The Civil Rights Division and the FBI have already begun to investigate possible violations with the intent to quickly prosecute in order to set an example of enforcement.

This was Thursday morning. By Thursday afternoon I had received personal calls and messages from Senators Ted Kennedy, Debbie Stabenow, John Edwards, Russ Feingold, Tom Harkin and Joe Lieberman. Numerous members of Congress also called, as did leaders of ethnic organizations from across the American spectrum (Italians, Irish, Hispanics, Portuguese, African Americans, Asians, etc.). Prominent Republican leaders like Florida Governor Jeb Bush, former Congressman Jack Kemp and Grover Norquist also contacted me and acted to defend Arab Americans and American Muslim rights. And the flood of emails shifted in direction. For every five hate letters I receive, I now receive more than one-hundred positive and supportive messages.
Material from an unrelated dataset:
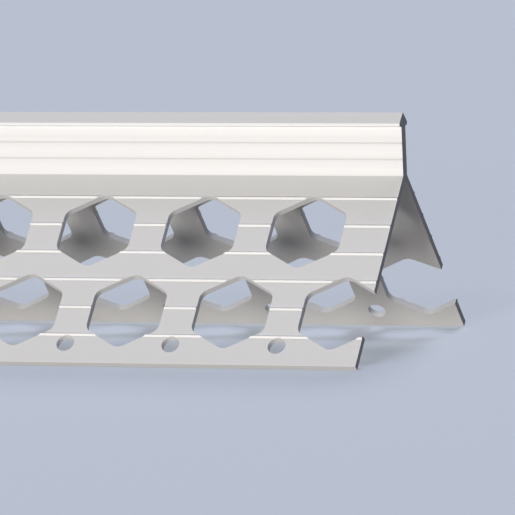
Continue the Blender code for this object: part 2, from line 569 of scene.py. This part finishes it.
# A dim even sky, which shows as a pale backdrop
def makeWorld():
    world = bpy.data.worlds.new("studio_world")
    scene.world = world
    world.use_nodes = True
    tree = world.node_tree
    tree.nodes.clear()
    sky = addNode(
        tree, "ShaderNodeBackground", Color=toLinear(studio["world"]), Strength=studio["worldStrength"]
    )
    backdrop = addNode(tree, "ShaderNodeBackground", Color=toLinear(studio["backdrop"]), Strength=1)
    mixed = addNode(
        tree, "ShaderNodeMixShader", i0=seenRays(tree), i1=sky.outputs[0], i2=backdrop.outputs[0]
    )
    addNode(tree, "ShaderNodeOutputWorld", Surface=mixed.outputs[0])


# A lamp at azimuth a and elevation e shines from the direction (sin a cos e, -cos a cos e, sin e)
def makeLights():
    for name, (azimuth, elevation, angle, strength, colour) in studio["lamps"].items():
        a, e = math.radians(azimuth), math.radians(elevation)
        lamp = bpy.data.lights.new(name, "SUN")
        lamp.angle = math.radians(angle)
        lamp.energy = strength
        lamp.color = toLinear(colour)[:3]
        made = bpy.data.objects.new(name, lamp)
        made.rotation_mode = "QUATERNION"
        towards = Vector((math.sin(a) * math.cos(e), -math.cos(a) * math.cos(e), math.sin(e)))
        made.rotation_quaternion = towards.to_track_quat("Z", "Y")
        scene.collection.objects.link(made)


camera = {
    "azimuth": math.radians(21.523),
    "elevation": math.radians(7.171),
    "roll": math.radians(2.288),
    "target": (38.414 * mm, -17.798 * mm, 27.658 * mm),  # in from the +X end, across, above the floor
    "distance": 2155.3 * mm,
    "lens": 537.6,
    "sensor": 36.0,
    "clip": (0.05, 200),
}


# The camera looks at its target from azimuth a and elevation e:
# it stands at target + distance (sin a cos e, -cos a cos e, sin e), turned by the roll about that line
def makeCamera():
    a, e = camera["azimuth"], camera["elevation"]
    back = Vector((math.sin(a) * math.cos(e), -math.cos(a) * math.cos(e), math.sin(e)))
    inwards, across, above = camera["target"]
    target = Vector((high - inwards, across, above))
    data = bpy.data.cameras.new("photo_camera")
    data.lens = camera["lens"]
    data.sensor_width = camera["sensor"]
    data.clip_start, data.clip_end = camera["clip"]
    made = bpy.data.objects.new("photo_camera", data)
    turned = back.to_track_quat("Z", "Y").to_matrix() @ Matrix.Rotation(-camera["roll"], 3, "Z")
    made.matrix_world = Matrix.Translation(target + back * camera["distance"]) @ turned.to_4x4()
    scene.collection.objects.link(made)
    scene.camera = made


makeFloor()
makeWorld()
makeLights()
makeCamera()
scene.view_settings.view_transform = "Standard"
print("studio ready")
We have been overwhelmed by the heartfelt support. And gratified by the expressions of concern for our safety and security. It was as if all of these leaders took time from their mourning to reach out to Arab Americans and American Muslims, to embrace us and protect us so that we too could mourn as Americans.

This message was clear. We are all Americans and our nation’s leaders will not allow a minority of bigots to divide Arab Americans from the rest of the U.S. body politic.

Complex. As I now look back at the week I remain overwhelmed. All of the emotions I described now coexist in a complex mix. I’m still horrified by the enormity of the terror that struck on September 11. I am grieving for the loss of so many lives, especially as I watch the survivors, lost and confused and tragic. And I am still frightened because I know that, even with the support we’ve received, hatred remains and it will continue to rear its ugly head. I also know that the most vulnerable members of our community, our most recent immigrants, are at great risk and are afraid for their security. Because of this, we remain resolved to fight the bigots and to defend our rights and the rights of all who are threatened.

But at the end of the week, what comes through as well, is the awareness that through all of this tragedy and horror, Arab Americans can say that we are, in fact, recognized and respected and our rights will be defended. We, with the rest of our follow Americans, stand against the scourge of terror and the threat of bigotry. And despite the enormous tragedy that terrorists brought to our nation’s doorstep we will continue in our efforts to make America better and to build greater understanding between our country, America, and the lands of our origins in the Arab world.

Dr. James J. Zogby is President of Arab American Institute in Washington, DC.